* EXERCISE PROMPT: Print all of the data exactly as written.

* DATASET CONTENT:
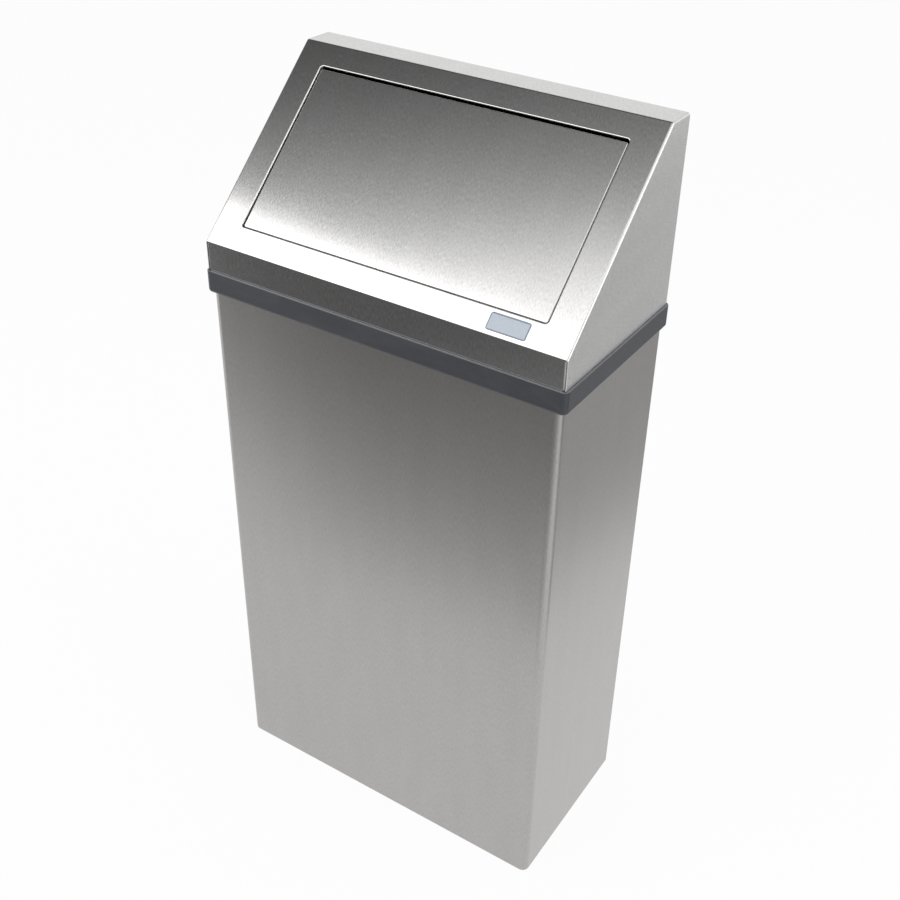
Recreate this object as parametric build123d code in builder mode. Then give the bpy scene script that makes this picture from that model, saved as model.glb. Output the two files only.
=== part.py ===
from build123d import *
from math import asin, degrees, hypot
import os

# Wall-mounted waste bin: a sheet-steel bin with a lift-off hood and a push flap.
# Millimetres. X is to the right, Y towards the wall, Z up, floor at Z = 0.

# Overall sizes
hood_width = 400.0
hood_depth = 200.0
total_height = 819.0
hood_bottom = 631.0
apron_height = 30.7
top_depth = 34.9
sheet = 1.2

# Body
body_side_inset = 2.7
body_back_inset = 1.8
body_bend = 8.0
body_back_bend = 2.0
back_return = 16.0
seat_gap = 0.2

# Moulded collar between the body and the hood
band_height = 23.5
lip_proud = 2.5
collar_corner = 6.0
collar_foot_round = 3.2
collar_ledge_round = 0.7
collar_web = 3.0
collar_web_drop = 11.0
collar_leg = 2.5
collar_lead_in = 5.0
body_fit = 0.15
hood_fit = 0.3
collar_leg_short = 2.0
slot_corner = 0.6
leg_front_corner = 8.0
leg_back_corner = 3.0

# Floor pan
pan_flange = 16.0
pan_fit = 0.2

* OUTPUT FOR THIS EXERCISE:
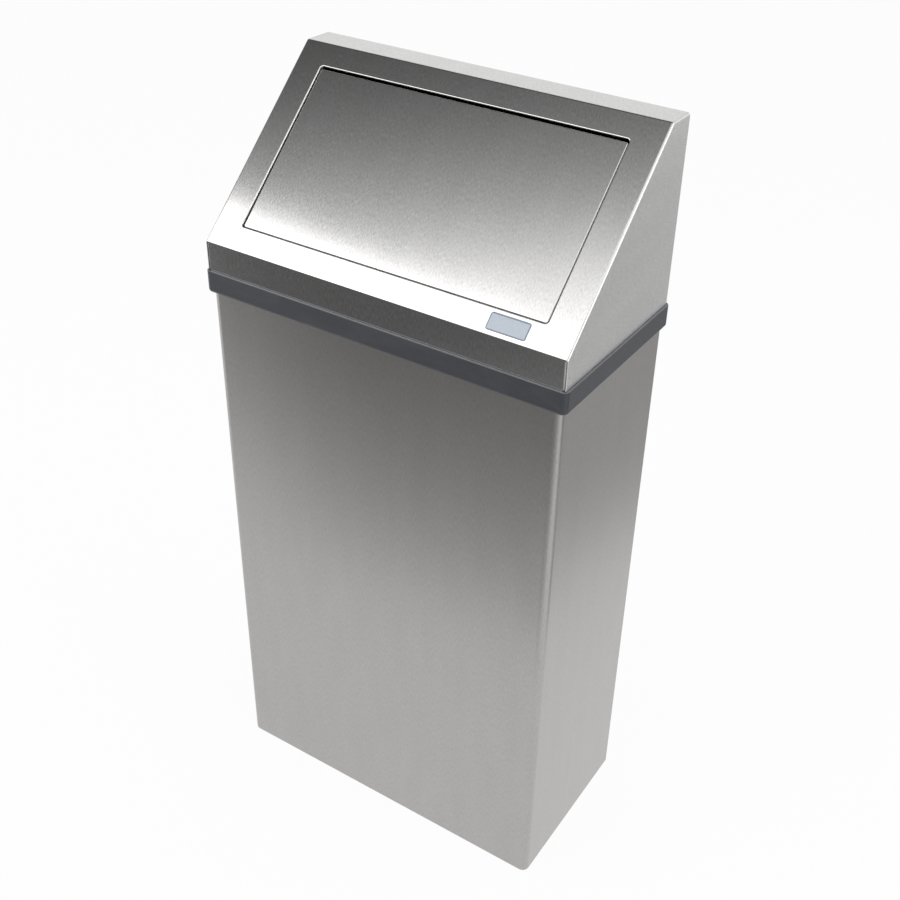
Recreate this object as parametric build123d code in builder mode. Then give the bpy scene script that makes this picture from that model, saved as model.glb. Output the two files only.
=== part.py ===
from build123d import *
from math import asin, degrees, hypot
import os

# Wall-mounted waste bin: a sheet-steel bin with a lift-off hood and a push flap.
# Millimetres. X is to the right, Y towards the wall, Z up, floor at Z = 0.

# Overall sizes
hood_width = 400.0
hood_depth = 200.0
total_height = 819.0
hood_bottom = 631.0
apron_height = 30.7
top_depth = 34.9
sheet = 1.2

# Body
body_side_inset = 2.7
body_back_inset = 1.8
body_bend = 8.0
body_back_bend = 2.0
back_return = 16.0
seat_gap = 0.2

# Moulded collar between the body and the hood
band_height = 23.5
lip_proud = 2.5
collar_corner = 6.0
collar_foot_round = 3.2
collar_ledge_round = 0.7
collar_web = 3.0
collar_web_drop = 11.0
collar_leg = 2.5
collar_lead_in = 5.0
body_fit = 0.15
hood_fit = 0.3
collar_leg_short = 2.0
slot_corner = 0.6
leg_front_corner = 8.0
leg_back_corner = 3.0

# Floor pan
pan_flange = 16.0
pan_fit = 0.2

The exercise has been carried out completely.